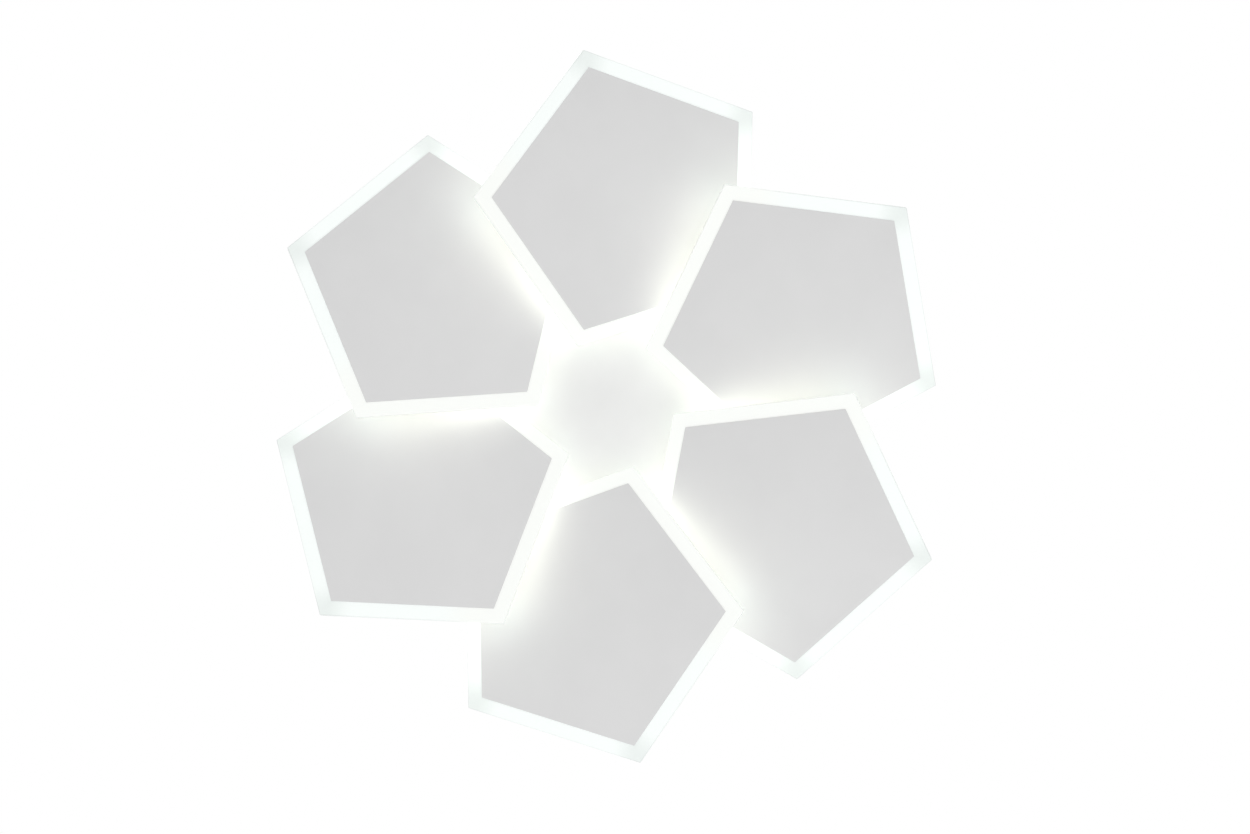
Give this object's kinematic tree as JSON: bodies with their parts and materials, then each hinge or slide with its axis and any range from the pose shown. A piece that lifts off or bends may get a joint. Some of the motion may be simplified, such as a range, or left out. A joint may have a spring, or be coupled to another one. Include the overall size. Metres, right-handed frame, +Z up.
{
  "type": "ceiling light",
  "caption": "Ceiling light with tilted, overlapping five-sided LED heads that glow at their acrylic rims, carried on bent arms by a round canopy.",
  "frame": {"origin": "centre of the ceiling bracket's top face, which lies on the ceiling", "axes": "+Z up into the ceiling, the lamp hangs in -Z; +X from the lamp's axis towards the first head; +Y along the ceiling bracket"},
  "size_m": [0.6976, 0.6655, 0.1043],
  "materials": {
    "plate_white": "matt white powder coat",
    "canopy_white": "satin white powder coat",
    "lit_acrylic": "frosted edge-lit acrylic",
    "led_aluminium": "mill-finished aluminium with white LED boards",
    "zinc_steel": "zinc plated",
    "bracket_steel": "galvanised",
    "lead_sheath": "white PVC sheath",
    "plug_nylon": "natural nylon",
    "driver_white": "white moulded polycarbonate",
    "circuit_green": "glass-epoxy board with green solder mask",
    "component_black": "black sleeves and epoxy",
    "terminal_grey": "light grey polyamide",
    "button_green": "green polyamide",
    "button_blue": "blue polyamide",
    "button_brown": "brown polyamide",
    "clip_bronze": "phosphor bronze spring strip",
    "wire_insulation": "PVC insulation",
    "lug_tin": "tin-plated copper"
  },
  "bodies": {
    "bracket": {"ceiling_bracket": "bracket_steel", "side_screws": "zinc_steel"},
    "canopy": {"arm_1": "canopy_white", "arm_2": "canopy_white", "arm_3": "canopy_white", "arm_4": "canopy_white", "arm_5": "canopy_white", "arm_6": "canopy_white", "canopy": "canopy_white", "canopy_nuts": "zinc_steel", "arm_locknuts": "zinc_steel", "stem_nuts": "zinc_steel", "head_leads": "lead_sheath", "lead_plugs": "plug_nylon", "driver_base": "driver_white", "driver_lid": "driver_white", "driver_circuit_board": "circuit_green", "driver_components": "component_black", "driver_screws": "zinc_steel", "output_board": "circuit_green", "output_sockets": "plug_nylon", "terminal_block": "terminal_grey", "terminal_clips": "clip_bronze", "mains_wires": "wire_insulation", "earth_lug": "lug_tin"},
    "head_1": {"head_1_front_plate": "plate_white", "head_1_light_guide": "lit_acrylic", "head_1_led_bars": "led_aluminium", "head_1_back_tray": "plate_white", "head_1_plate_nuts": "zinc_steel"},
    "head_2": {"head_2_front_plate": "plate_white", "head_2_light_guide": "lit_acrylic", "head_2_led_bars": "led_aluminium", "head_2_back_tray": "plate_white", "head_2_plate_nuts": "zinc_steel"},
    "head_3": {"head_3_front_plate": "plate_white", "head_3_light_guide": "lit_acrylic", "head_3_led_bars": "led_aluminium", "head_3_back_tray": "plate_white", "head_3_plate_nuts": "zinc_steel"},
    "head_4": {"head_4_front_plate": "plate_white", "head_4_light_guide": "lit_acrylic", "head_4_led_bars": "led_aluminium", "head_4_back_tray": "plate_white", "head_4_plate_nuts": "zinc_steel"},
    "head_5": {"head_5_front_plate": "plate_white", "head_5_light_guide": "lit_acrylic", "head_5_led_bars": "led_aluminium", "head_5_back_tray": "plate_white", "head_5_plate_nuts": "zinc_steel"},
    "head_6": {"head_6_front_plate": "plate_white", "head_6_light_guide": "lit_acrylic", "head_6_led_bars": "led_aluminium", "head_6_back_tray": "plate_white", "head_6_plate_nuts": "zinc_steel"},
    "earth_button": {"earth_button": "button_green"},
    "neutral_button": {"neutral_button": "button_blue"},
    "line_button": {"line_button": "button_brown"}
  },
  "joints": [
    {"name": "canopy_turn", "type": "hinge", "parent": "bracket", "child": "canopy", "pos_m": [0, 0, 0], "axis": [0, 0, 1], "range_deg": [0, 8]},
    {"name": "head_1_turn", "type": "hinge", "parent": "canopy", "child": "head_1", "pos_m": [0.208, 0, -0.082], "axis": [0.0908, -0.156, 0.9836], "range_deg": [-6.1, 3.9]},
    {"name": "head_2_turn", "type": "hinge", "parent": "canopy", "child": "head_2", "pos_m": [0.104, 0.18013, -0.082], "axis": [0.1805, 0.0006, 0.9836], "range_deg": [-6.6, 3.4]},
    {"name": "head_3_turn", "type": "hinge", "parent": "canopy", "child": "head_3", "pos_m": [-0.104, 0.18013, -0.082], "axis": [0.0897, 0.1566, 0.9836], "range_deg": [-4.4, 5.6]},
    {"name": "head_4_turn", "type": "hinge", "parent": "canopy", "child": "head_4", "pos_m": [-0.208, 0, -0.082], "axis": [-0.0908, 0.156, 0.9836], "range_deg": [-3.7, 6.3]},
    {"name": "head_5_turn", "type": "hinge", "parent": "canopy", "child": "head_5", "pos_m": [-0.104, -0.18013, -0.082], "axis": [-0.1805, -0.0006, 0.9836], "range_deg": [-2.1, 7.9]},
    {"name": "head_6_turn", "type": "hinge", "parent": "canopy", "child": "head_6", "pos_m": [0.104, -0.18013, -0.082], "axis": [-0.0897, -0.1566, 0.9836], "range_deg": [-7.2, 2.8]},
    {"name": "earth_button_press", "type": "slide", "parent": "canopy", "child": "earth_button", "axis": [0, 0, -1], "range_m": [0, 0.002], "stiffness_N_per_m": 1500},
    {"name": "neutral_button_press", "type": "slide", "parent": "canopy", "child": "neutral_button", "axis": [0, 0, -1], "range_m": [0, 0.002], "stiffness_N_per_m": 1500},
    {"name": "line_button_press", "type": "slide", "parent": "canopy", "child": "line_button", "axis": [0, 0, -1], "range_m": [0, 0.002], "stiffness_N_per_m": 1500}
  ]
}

### Exercise goal:
Copy the material above, line for line.

### Task output:
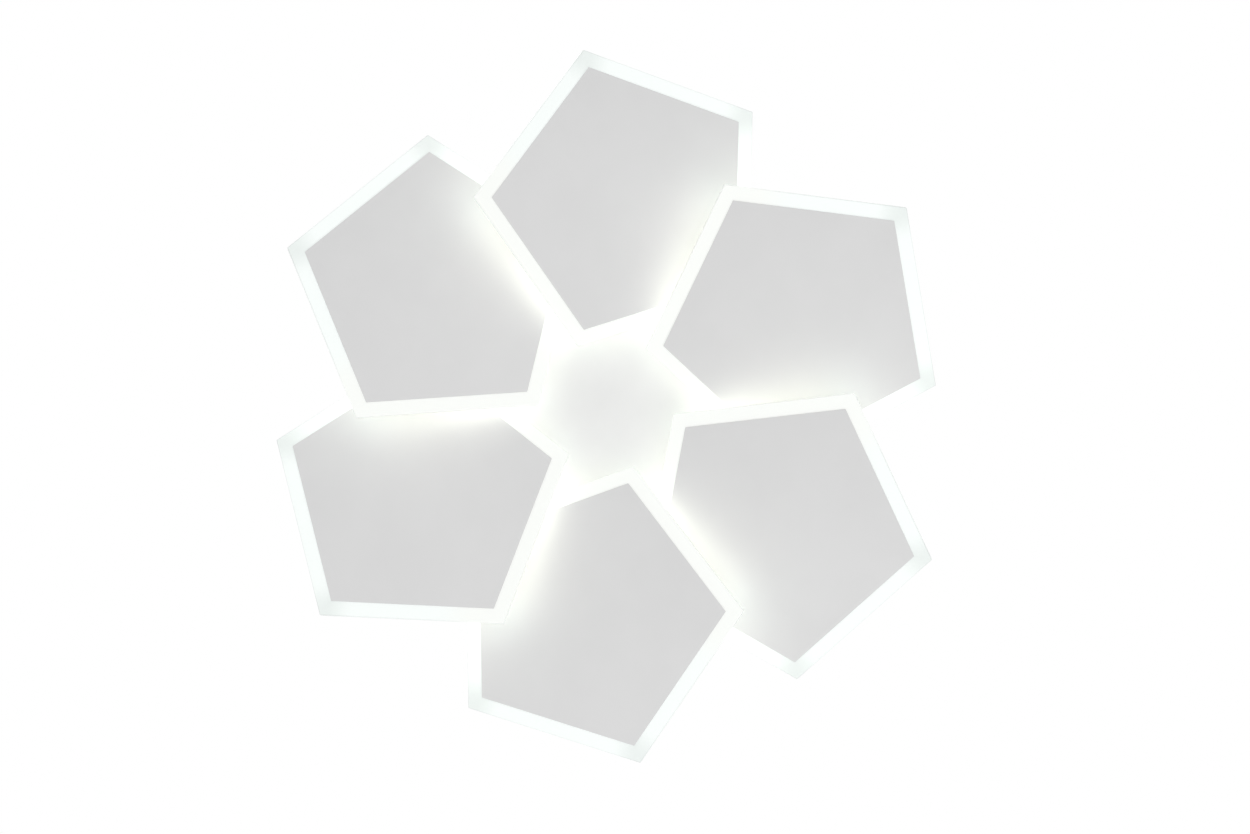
Give this object's kinematic tree as JSON: bodies with their parts and materials, then each hinge or slide with its axis and any range from the pose shown. A piece that lifts off or bends may get a joint. Some of the motion may be simplified, such as a range, or left out. A joint may have a spring, or be coupled to another one. Include the overall size. Metres, right-handed frame, +Z up.
{
  "type": "ceiling light",
  "caption": "Ceiling light with tilted, overlapping five-sided LED heads that glow at their acrylic rims, carried on bent arms by a round canopy.",
  "frame": {"origin": "centre of the ceiling bracket's top face, which lies on the ceiling", "axes": "+Z up into the ceiling, the lamp hangs in -Z; +X from the lamp's axis towards the first head; +Y along the ceiling bracket"},
  "size_m": [0.6976, 0.6655, 0.1043],
  "materials": {
    "plate_white": "matt white powder coat",
    "canopy_white": "satin white powder coat",
    "lit_acrylic": "frosted edge-lit acrylic",
    "led_aluminium": "mill-finished aluminium with white LED boards",
    "zinc_steel": "zinc plated",
    "bracket_steel": "galvanised",
    "lead_sheath": "white PVC sheath",
    "plug_nylon": "natural nylon",
    "driver_white": "white moulded polycarbonate",
    "circuit_green": "glass-epoxy board with green solder mask",
    "component_black": "black sleeves and epoxy",
    "terminal_grey": "light grey polyamide",
    "button_green": "green polyamide",
    "button_blue": "blue polyamide",
    "button_brown": "brown polyamide",
    "clip_bronze": "phosphor bronze spring strip",
    "wire_insulation": "PVC insulation",
    "lug_tin": "tin-plated copper"
  },
  "bodies": {
    "bracket": {"ceiling_bracket": "bracket_steel", "side_screws": "zinc_steel"},
    "canopy": {"arm_1": "canopy_white", "arm_2": "canopy_white", "arm_3": "canopy_white", "arm_4": "canopy_white", "arm_5": "canopy_white", "arm_6": "canopy_white", "canopy": "canopy_white", "canopy_nuts": "zinc_steel", "arm_locknuts": "zinc_steel", "stem_nuts": "zinc_steel", "head_leads": "lead_sheath", "lead_plugs": "plug_nylon", "driver_base": "driver_white", "driver_lid": "driver_white", "driver_circuit_board": "circuit_green", "driver_components": "component_black", "driver_screws": "zinc_steel", "output_board": "circuit_green", "output_sockets": "plug_nylon", "terminal_block": "terminal_grey", "terminal_clips": "clip_bronze", "mains_wires": "wire_insulation", "earth_lug": "lug_tin"},
    "head_1": {"head_1_front_plate": "plate_white", "head_1_light_guide": "lit_acrylic", "head_1_led_bars": "led_aluminium", "head_1_back_tray": "plate_white", "head_1_plate_nuts": "zinc_steel"},
    "head_2": {"head_2_front_plate": "plate_white", "head_2_light_guide": "lit_acrylic", "head_2_led_bars": "led_aluminium", "head_2_back_tray": "plate_white", "head_2_plate_nuts": "zinc_steel"},
    "head_3": {"head_3_front_plate": "plate_white", "head_3_light_guide": "lit_acrylic", "head_3_led_bars": "led_aluminium", "head_3_back_tray": "plate_white", "head_3_plate_nuts": "zinc_steel"},
    "head_4": {"head_4_front_plate": "plate_white", "head_4_light_guide": "lit_acrylic", "head_4_led_bars": "led_aluminium", "head_4_back_tray": "plate_white", "head_4_plate_nuts": "zinc_steel"},
    "head_5": {"head_5_front_plate": "plate_white", "head_5_light_guide": "lit_acrylic", "head_5_led_bars": "led_aluminium", "head_5_back_tray": "plate_white", "head_5_plate_nuts": "zinc_steel"},
    "head_6": {"head_6_front_plate": "plate_white", "head_6_light_guide": "lit_acrylic", "head_6_led_bars": "led_aluminium", "head_6_back_tray": "plate_white", "head_6_plate_nuts": "zinc_steel"},
    "earth_button": {"earth_button": "button_green"},
    "neutral_button": {"neutral_button": "button_blue"},
    "line_button": {"line_button": "button_brown"}
  },
  "joints": [
    {"name": "canopy_turn", "type": "hinge", "parent": "bracket", "child": "canopy", "pos_m": [0, 0, 0], "axis": [0, 0, 1], "range_deg": [0, 8]},
    {"name": "head_1_turn", "type": "hinge", "parent": "canopy", "child": "head_1", "pos_m": [0.208, 0, -0.082], "axis": [0.0908, -0.156, 0.9836], "range_deg": [-6.1, 3.9]},
    {"name": "head_2_turn", "type": "hinge", "parent": "canopy", "child": "head_2", "pos_m": [0.104, 0.18013, -0.082], "axis": [0.1805, 0.0006, 0.9836], "range_deg": [-6.6, 3.4]},
    {"name": "head_3_turn", "type": "hinge", "parent": "canopy", "child": "head_3", "pos_m": [-0.104, 0.18013, -0.082], "axis": [0.0897, 0.1566, 0.9836], "range_deg": [-4.4, 5.6]},
    {"name": "head_4_turn", "type": "hinge", "parent": "canopy", "child": "head_4", "pos_m": [-0.208, 0, -0.082], "axis": [-0.0908, 0.156, 0.9836], "range_deg": [-3.7, 6.3]},
    {"name": "head_5_turn", "type": "hinge", "parent": "canopy", "child": "head_5", "pos_m": [-0.104, -0.18013, -0.082], "axis": [-0.1805, -0.0006, 0.9836], "range_deg": [-2.1, 7.9]},
    {"name": "head_6_turn", "type": "hinge", "parent": "canopy", "child": "head_6", "pos_m": [0.104, -0.18013, -0.082], "axis": [-0.0897, -0.1566, 0.9836], "range_deg": [-7.2, 2.8]},
    {"name": "earth_button_press", "type": "slide", "parent": "canopy", "child": "earth_button", "axis": [0, 0, -1], "range_m": [0, 0.002], "stiffness_N_per_m": 1500},
    {"name": "neutral_button_press", "type": "slide", "parent": "canopy", "child": "neutral_button", "axis": [0, 0, -1], "range_m": [0, 0.002], "stiffness_N_per_m": 1500},
    {"name": "line_button_press", "type": "slide", "parent": "canopy", "child": "line_button", "axis": [0, 0, -1], "range_m": [0, 0.002], "stiffness_N_per_m": 1500}
  ]
}